DO THIS:
Repeat the listing below word for word, stopping after the line that contains "imported = [obj".

SOURCE EXCERPT:
※

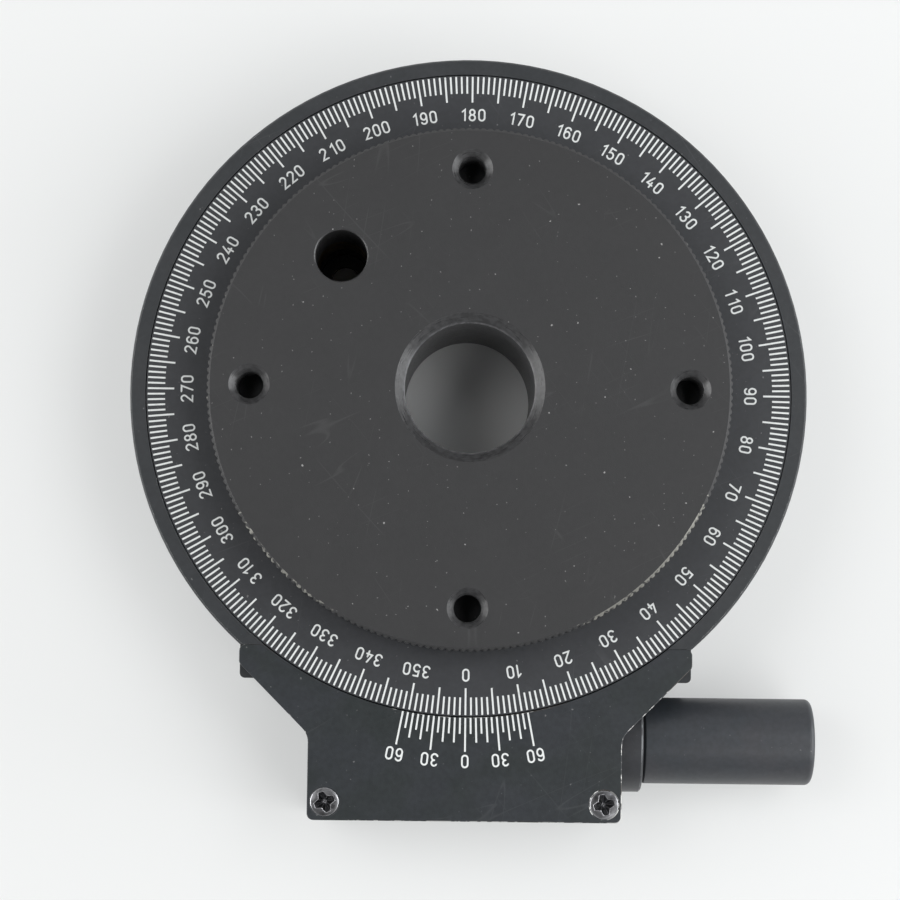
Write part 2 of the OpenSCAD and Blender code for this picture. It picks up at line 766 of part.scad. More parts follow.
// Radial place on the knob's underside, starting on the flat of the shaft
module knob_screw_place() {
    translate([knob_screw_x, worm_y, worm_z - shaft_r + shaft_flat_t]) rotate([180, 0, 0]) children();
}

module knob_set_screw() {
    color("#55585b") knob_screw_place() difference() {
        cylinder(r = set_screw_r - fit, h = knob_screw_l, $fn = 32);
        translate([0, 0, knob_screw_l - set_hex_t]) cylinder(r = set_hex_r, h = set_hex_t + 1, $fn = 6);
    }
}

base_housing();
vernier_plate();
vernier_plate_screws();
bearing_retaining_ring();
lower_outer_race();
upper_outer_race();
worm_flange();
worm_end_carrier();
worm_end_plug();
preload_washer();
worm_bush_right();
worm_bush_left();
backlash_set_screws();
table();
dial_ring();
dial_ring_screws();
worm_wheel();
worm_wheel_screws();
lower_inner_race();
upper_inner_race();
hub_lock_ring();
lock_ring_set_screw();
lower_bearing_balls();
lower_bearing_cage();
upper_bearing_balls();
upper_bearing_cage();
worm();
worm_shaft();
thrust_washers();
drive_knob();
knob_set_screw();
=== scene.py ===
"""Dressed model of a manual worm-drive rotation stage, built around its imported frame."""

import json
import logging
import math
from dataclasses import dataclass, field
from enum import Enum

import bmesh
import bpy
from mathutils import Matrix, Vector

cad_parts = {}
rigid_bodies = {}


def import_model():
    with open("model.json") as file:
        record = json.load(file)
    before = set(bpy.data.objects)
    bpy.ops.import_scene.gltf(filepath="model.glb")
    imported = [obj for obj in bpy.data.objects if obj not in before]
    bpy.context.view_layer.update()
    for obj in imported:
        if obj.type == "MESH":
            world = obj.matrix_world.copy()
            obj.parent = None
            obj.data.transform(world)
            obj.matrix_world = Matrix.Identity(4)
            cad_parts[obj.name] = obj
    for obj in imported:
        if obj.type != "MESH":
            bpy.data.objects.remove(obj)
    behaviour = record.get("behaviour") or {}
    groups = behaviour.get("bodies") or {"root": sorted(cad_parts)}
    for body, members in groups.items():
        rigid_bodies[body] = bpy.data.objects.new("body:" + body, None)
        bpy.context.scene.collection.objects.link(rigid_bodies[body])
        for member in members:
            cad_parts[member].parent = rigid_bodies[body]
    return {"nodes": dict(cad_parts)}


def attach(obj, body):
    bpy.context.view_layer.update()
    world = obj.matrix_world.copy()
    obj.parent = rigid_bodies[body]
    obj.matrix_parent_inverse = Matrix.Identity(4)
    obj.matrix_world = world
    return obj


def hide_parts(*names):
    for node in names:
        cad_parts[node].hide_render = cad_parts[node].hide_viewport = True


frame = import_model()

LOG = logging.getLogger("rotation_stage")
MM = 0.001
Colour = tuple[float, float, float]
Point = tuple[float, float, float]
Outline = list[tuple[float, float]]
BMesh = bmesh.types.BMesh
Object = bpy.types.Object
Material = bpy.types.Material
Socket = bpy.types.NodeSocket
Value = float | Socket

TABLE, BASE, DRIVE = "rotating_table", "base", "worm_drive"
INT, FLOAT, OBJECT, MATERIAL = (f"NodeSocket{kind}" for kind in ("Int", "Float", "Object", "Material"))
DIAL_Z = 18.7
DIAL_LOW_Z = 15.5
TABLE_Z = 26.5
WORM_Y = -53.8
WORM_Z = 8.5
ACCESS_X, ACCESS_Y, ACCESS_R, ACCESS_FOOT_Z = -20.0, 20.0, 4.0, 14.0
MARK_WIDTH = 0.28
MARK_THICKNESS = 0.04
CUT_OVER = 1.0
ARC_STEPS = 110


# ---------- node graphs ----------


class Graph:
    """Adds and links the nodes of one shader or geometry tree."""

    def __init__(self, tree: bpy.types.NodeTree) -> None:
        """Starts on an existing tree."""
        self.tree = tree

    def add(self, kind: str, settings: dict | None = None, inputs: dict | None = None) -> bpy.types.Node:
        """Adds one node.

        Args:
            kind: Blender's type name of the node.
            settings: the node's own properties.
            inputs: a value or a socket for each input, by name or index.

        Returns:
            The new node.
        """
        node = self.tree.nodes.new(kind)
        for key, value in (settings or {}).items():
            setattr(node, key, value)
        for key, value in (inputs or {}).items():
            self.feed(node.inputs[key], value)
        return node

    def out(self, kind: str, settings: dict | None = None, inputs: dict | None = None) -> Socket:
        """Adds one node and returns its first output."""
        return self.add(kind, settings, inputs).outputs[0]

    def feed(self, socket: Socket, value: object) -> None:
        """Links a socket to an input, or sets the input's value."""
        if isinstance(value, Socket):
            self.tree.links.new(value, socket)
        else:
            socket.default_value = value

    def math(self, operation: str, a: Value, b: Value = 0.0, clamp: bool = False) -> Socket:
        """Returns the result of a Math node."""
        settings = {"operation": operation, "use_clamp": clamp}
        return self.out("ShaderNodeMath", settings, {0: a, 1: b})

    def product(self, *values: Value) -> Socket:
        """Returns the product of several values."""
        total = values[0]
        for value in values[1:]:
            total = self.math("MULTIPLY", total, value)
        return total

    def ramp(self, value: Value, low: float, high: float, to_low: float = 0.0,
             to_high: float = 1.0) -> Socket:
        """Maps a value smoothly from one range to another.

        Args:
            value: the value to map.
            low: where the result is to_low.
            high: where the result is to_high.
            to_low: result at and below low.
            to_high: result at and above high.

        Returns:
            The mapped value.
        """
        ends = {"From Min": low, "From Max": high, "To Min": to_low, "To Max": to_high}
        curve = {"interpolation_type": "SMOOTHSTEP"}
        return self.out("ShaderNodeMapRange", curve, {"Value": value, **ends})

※

EXERCISE RESPONSE:
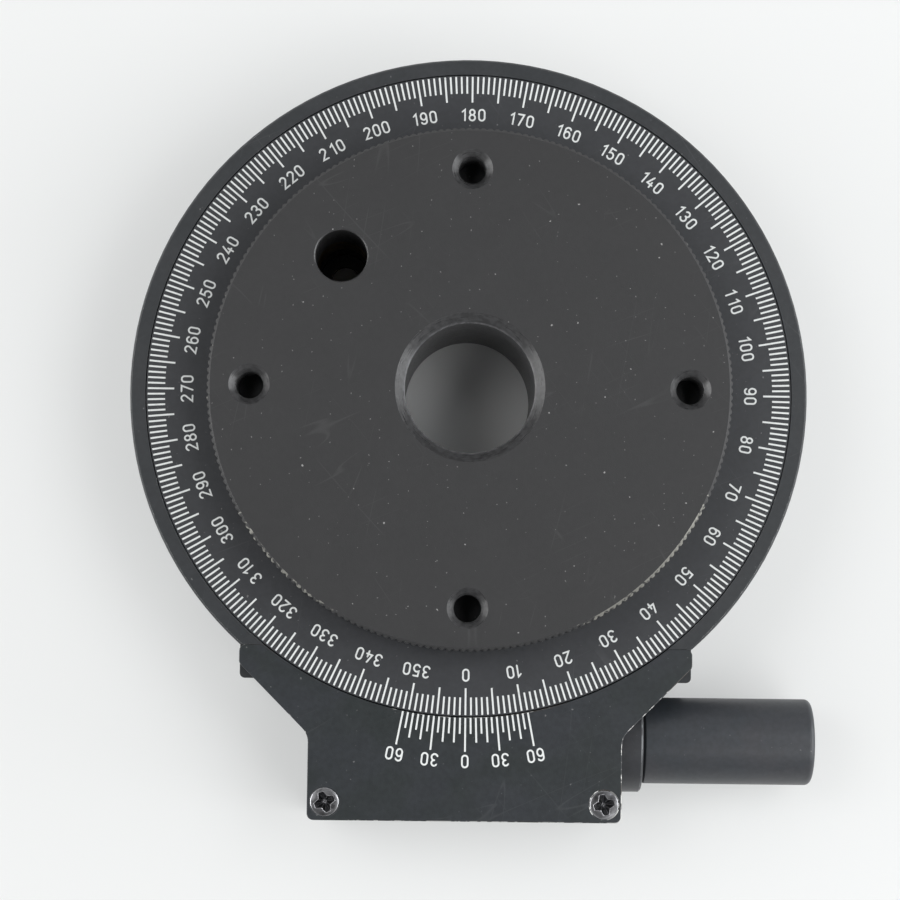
Write part 2 of the OpenSCAD and Blender code for this picture. It picks up at line 766 of part.scad. More parts follow.
// Radial place on the knob's underside, starting on the flat of the shaft
module knob_screw_place() {
    translate([knob_screw_x, worm_y, worm_z - shaft_r + shaft_flat_t]) rotate([180, 0, 0]) children();
}

module knob_set_screw() {
    color("#55585b") knob_screw_place() difference() {
        cylinder(r = set_screw_r - fit, h = knob_screw_l, $fn = 32);
        translate([0, 0, knob_screw_l - set_hex_t]) cylinder(r = set_hex_r, h = set_hex_t + 1, $fn = 6);
    }
}

base_housing();
vernier_plate();
vernier_plate_screws();
bearing_retaining_ring();
lower_outer_race();
upper_outer_race();
worm_flange();
worm_end_carrier();
worm_end_plug();
preload_washer();
worm_bush_right();
worm_bush_left();
backlash_set_screws();
table();
dial_ring();
dial_ring_screws();
worm_wheel();
worm_wheel_screws();
lower_inner_race();
upper_inner_race();
hub_lock_ring();
lock_ring_set_screw();
lower_bearing_balls();
lower_bearing_cage();
upper_bearing_balls();
upper_bearing_cage();
worm();
worm_shaft();
thrust_washers();
drive_knob();
knob_set_screw();
=== scene.py ===
"""Dressed model of a manual worm-drive rotation stage, built around its imported frame."""

import json
import logging
import math
from dataclasses import dataclass, field
from enum import Enum

import bmesh
import bpy
from mathutils import Matrix, Vector

cad_parts = {}
rigid_bodies = {}


def import_model():
    with open("model.json") as file:
        record = json.load(file)
    before = set(bpy.data.objects)
    bpy.ops.import_scene.gltf(filepath="model.glb")
    imported = [obj for obj in bpy.data.objects if obj not in before]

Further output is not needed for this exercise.